The Orient in Chaucer and Medieval Romance
The idea of the Orient is a major motif in Chaucer and medieval romance, and this new study reveals much about its use and significance, setting the literature in its historical context and thereby offering fresh new readings of a number of texts. The author begins by looking at Chaucer's and Gower's treatment of the legend of Constance, as told by the Man of Law, demonstrating that Chaucer's addition of a pattern of mercantile details highlights the commercial context of the eastern Mediterranean in which the heroine is placed; she goes on to show how Chaucer's portraits of Cleopatra and Dido from the Legend of Good Women, read against parallel texts, especially in Boccaccio, reveal them to be loci of medieval orientalism.
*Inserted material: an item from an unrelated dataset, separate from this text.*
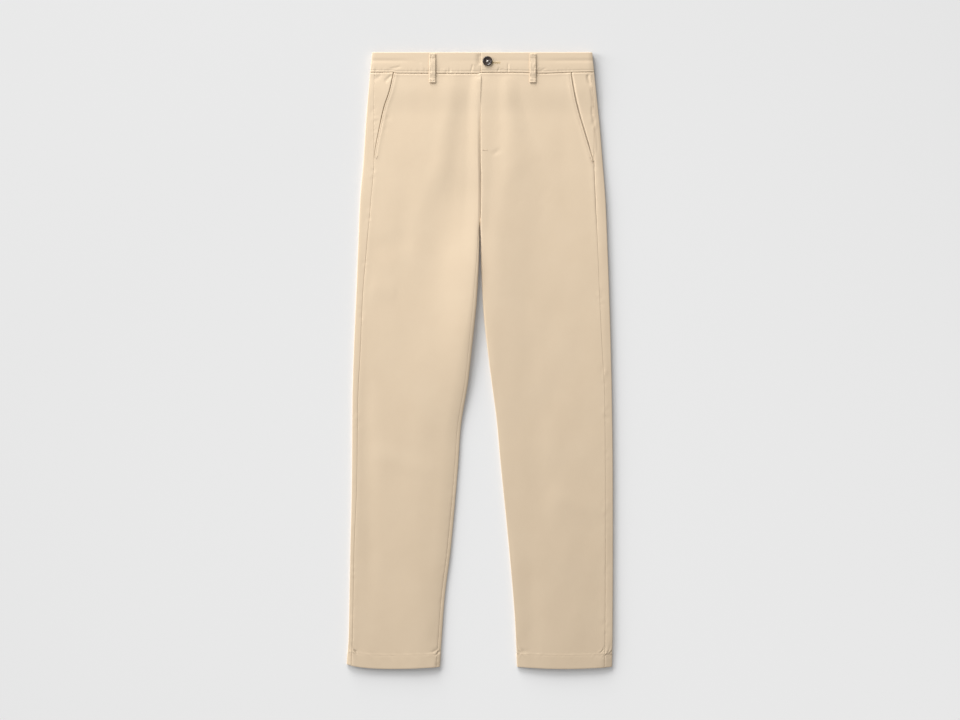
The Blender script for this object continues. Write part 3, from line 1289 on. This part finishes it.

She then examines Chaucer's inventive handling of details taken from Eastern sources and analogues in the Squire's Tale, showing how he shapes them into the western form of interlace. The author concludes by looking at two romances, Floris and Blauncheflur and Le Bone Florence of Rome; she argues that elements in Floris of sibling incest are legitimised into a quest for the beloved, and demonstrates that Le Bone Florence be related to analogous oriental tales about heroic women who remain steadfast in virtue against persecution and adversity.
Professor CAROL F. HEFFERNAN teaches in the Department of English, Rutgers University.